I wonder if the answer to bringing turbine engines to small airplanes might
not be using a hybrid system. The weight of the batteries (which is
substantial) is offset by the relatively low weight of the rest of the power
train. The engine would only run during climbs, and when the batteries need
to be recharged. Biggest problem I see right off the bat is the problem of
starting and stopping the turbine frequently...my understanding is that
there are "issues" there, but I don't know what they are, or whether they
can be addressed by design.

Using such a system, a turbine could be run "at almost constant speed, near
its design point", while accomodating a variety of power settings.

All that said, someone else mentioned turbine-engined locomotives; that's a
much bigger power demand and yet somehow diesel-electric engines wound up
the standard. I suppose looking at the history of train locomotives might
offer some insight into how feasible hybrid technology might be for
airplanes. It might be that there are some unsolveable problems, or it
might be that we're at a stage in engine development now where things that
used to be problems aren't anymore.

Pete

Small turbines are inherently inefficient so you are unlikely to see them in
this power range. The fuel consumption might be double that of a diesel.

It's not true, first off. Although bigger engines have advantages of
Reynolds numbers and such, small and large are relative terms. The
relationship of BSFC of heavy diesels and industrial gas turbines in
steady state peak operation is pretty constant across engines from the
size of an 855 cid Cummins to the really big guys with four foot
bores. The turbocharged diesels are somewhat more efficient but
nowhere near 2:1.

The "secret" of linearizing gas turbine performance across a wide
range of output power is thermal feedback, or regeneration. Look
carefully at the real progenitor of the Cruise Missile turbojet...

On 29 Sep 2004 12:35:58 -0700, (Ted Azito)
wrote:

Small turbines are inherently inefficient so you are unlikely to see them in
this power range. The fuel consumption might be double that of a diesel.

It's not true, first off. Although bigger engines have advantages of
Reynolds numbers and such, small and large are relative terms.
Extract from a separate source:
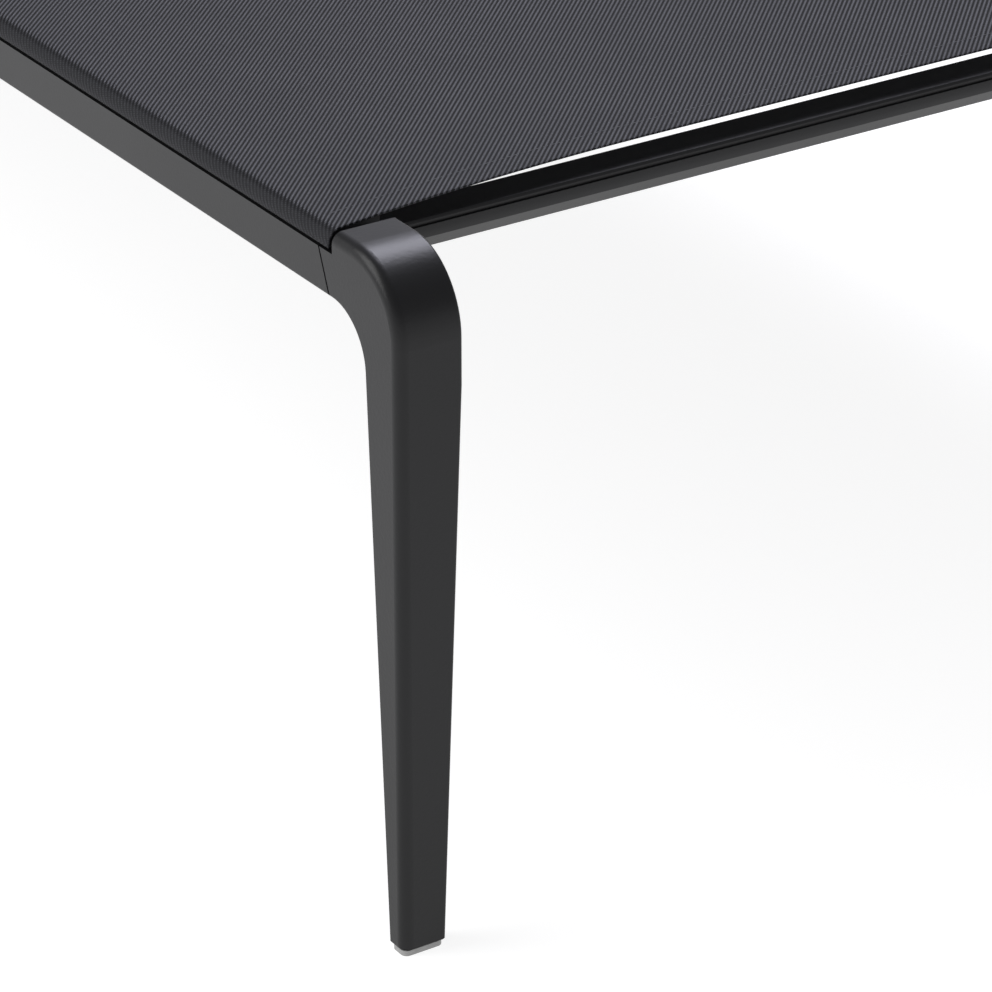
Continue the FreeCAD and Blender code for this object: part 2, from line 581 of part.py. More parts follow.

The
relationship of BSFC of heavy diesels and industrial gas turbines in
steady state peak operation is pretty constant across engines from the
size of an 855 cid Cummins to the really big guys with four foot
bores. The turbocharged diesels are somewhat more efficient but
nowhere near 2:1.

The "secret" of linearizing gas turbine performance across a wide
range of output power is thermal feedback, or regeneration. Look
carefully at the real progenitor of the Cruise Missile turbojet...

Spent my life around turbine aircraft, so I don't know a thing about
large piston engines. I don't understand what you mean by "Reynolds
numbers and such" I thought that Reynolds numbers are used in airfoil
calculations, but I may be wrong.

From my experience, a turbine is most efficient when operated near its
max temperature. That's why we cruise them at over 95% RPM. The other
way we can operate them efficiently is to go high - drag goes way down
and the thrust required goes down with it. One of the major
improvements to efficiency has been because of the metallurgy and
running them at a higher temperature. Years ago we used 150 degree
thermostats in our cars. They're probably at least 200 degrees today.
The only reason - better thermal efficiency (gas mileage).

A turbine engine doesn't have any touching parts in the working
sections. What that means is there are huge air gaps between blades,
rotors etc. In other words, no piston rings. Static, you can blow
right through them. The tips of the rotating parts don't touch
either, so there are gaps. I'm no engineer, but I would think that
as a turbine gets smaller the ratio of air leak to "working stuff"
would be greater and there would reach a point that fuel specifics
wouldn't be in your favor. That's probably why most of the small
engines down to micro-turbines use centrifugal compresses instead of
axial flow. In other words, the centrifugal, by design, leaks less.

There is a reason that airliners are almost all two-engine. A large
engine of 100,000 lbs thrust is much more efficient than two 50,000 lb
engines. That's why they are parking 747's and buying 777's. It's
not the cost of the engines. Over their service life, the engine
costs are nothing compared to the fuel they burn.